Pope’s New Law : Dismissal for Desertion

Pope’s New Law : Dismissal for Desertion

This April, a new law enacted by Pope Francis will be applicable across the Catholic Church all over the world.

Pope Francis has amended canon law to create a new mechanism for dismissing a religious who has deserted their community.

Under the new law, promulgated by the Pope in an apostolic letter issued “motu proprio,” superiors can declare a member dismissed ipso facto if they have been illicitly absent from the community for more than a year and cannot be located.

“Community life is an essential element of religious life,” Francis stated in the letter, titled Communis vita (“Common life”) and issued March 26. He cited canon 665 of the Code of Canon Law, which provides that “religious must live in their own religious house observing common life and cannot be absent without permission of their superior.”

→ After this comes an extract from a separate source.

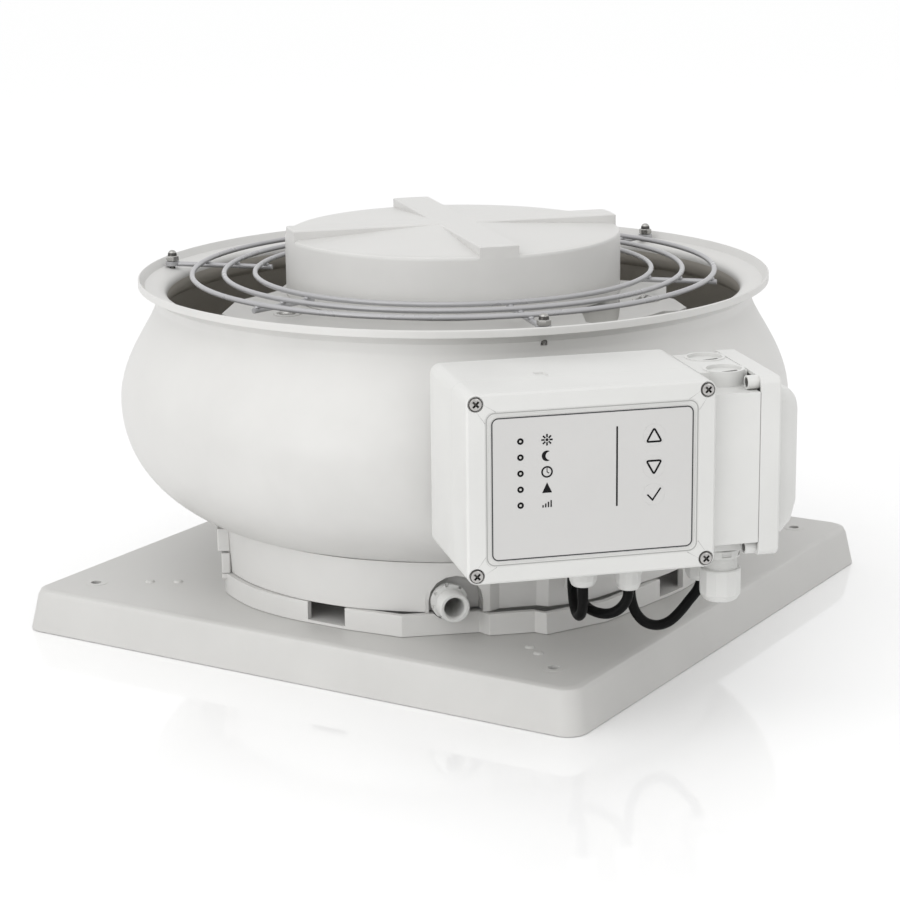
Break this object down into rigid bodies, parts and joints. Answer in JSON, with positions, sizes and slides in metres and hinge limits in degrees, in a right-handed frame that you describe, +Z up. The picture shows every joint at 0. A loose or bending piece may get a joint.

Under the current provisions of canon 694, which the motu proprio reforms, the ipso facto dismissal of a member of a religious community can be declared for two reasons: that he or she has “defected notoriously from the Catholic faith,” or “has contracted marriage or attempted it, even only civilly.

With the change, Pope Francis added the ground of desertion of the community.

Now, if a member of a religious community is “absent from the religious house illegitimately, in accordance with can. 665 § 2, for twelve months without interruption” they too can be declared dismissed from the community, provided that their superiors are otherwise unable to locate or contact them.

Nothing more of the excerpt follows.